The following day, during clinic devotions, we sang these words “The power of Satan, Jesus has removed.” During announcements, I reminded the staff that we had sung those words, and that they are true. Jesus has defeated the power of Satan on the cross. But, I added, there’s still a lot of work to do to realise it within this community. I said it by way of an invitation to the brief midweek prayer meeting we have before work on Wednesdays. Despite my weekly advocacy, we have consistently been four who gather.

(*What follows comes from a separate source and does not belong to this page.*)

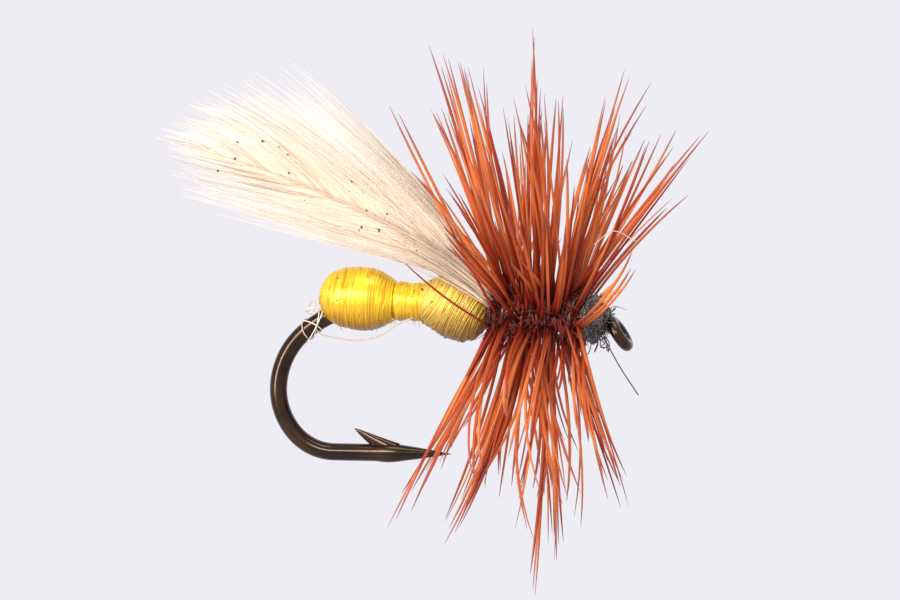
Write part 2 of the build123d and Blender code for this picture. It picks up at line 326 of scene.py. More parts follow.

Wednesday, as my turn came to pray, with much fear and trembling, I prayed the following words, which had been tumbling in my mind for several days:
God, we are the sheep of your pasture, and we are weak and stupid as sheep. You have said that shepherds will be judged more harshly on whether they have done good or ill, and we pray today that you would stand up and judge the shepherds of this community. We pray for our local chairman, Loyale. He has spoken arrogantly against your servants—both those who are now here and those who have gone—he has believed in his heart and modelled for his people that the lies he speaks will not be judged by you. We pray that you would remember his sin and let him suffer its due. May you silence his tongue so that he cannot be heard. May you remove him from his position of influence in this community. May he be chased from his place here, and may the people he has misled no longer be subject to his lies. We pray that you would provide for your people in this community a good leader who will speak truth to them. We pray that you would open the eyes of this people to discern truth from lie. We pray that as you humbled Nebuchadnezzar and made him like a beast that you would bring down this man. And most of all we pray, that if he will turn his heart to you and repent, that you will be merciful and forgive him. May we, your people, also be ready and willing to forgive. You say in your Word that when we do not know how to pray, the Spirit intercedes for us. May anything here said that does not conform to your will be translated into words that are pleasing to you. We ask for these things in the name of Jesus. Amen.
Perhaps if we continue to humble ourselves and pray, God may yet heal our land. When I opened my eyes, we were not four, but ten.
Let heaven and earth praise him,
the seas and all that move in them,
for God will save Zion
and rebuild the cities of Judah.
Then people will settle there and possess it;
the children of his servants will inherit it,
and those who love his name will dwell there.